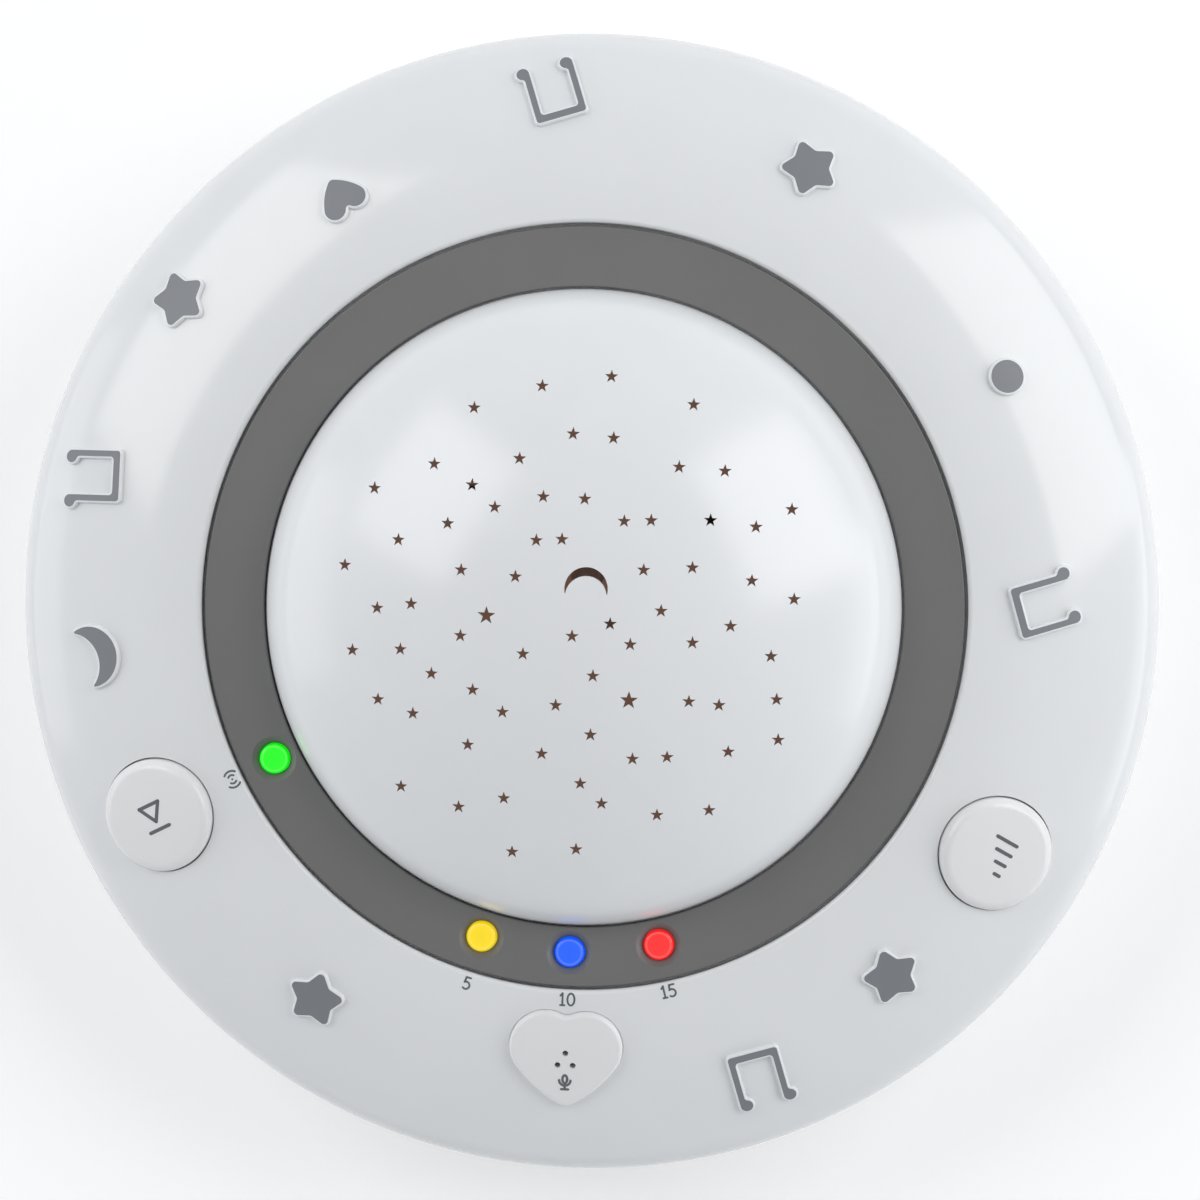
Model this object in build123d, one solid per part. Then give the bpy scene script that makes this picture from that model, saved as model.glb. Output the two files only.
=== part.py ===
from build123d import *
import math
import os

# Star night light projector: a round two-part shell with a pierced dome, a trim ring with four
# indicator lamps, two push buttons and a heart-shaped microphone cover. Inside are the main board
# with its projection lamps, a speaker, a three-cell battery bay with a hinged door and a slide
# switch. Millimetres, +Z up, origin on the axis at the feet's undersides. The heart is at -Y.

# ---------------------------------------------------------------- shell
opening_radius = 63.2         # round opening of the upper shell
band_width = 31.5             # sloping band from the opening to the widest line
shell_top = 39.03             # highest circle of the upper shell, just inside the opening
foot_height = 1.5             # how far the feet hold the base off the table
shell_wall = 2.2
seam_bevel = 0.4              # small chamfers that leave a groove at the seam
rim_lift = 1.0                # upright band between the seam and the widest line
rim_radius = 6.0              # rounding of the upper shell's rim
crown_radius = 62.0           # section radius of the upper shell's sloping top
crown_inset = 3.4             # that section's centre, inside the opening's radius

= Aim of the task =
What is the number of lines in the listing that contain the string "part"? Reply with that number alone.

= Answer to this task =
3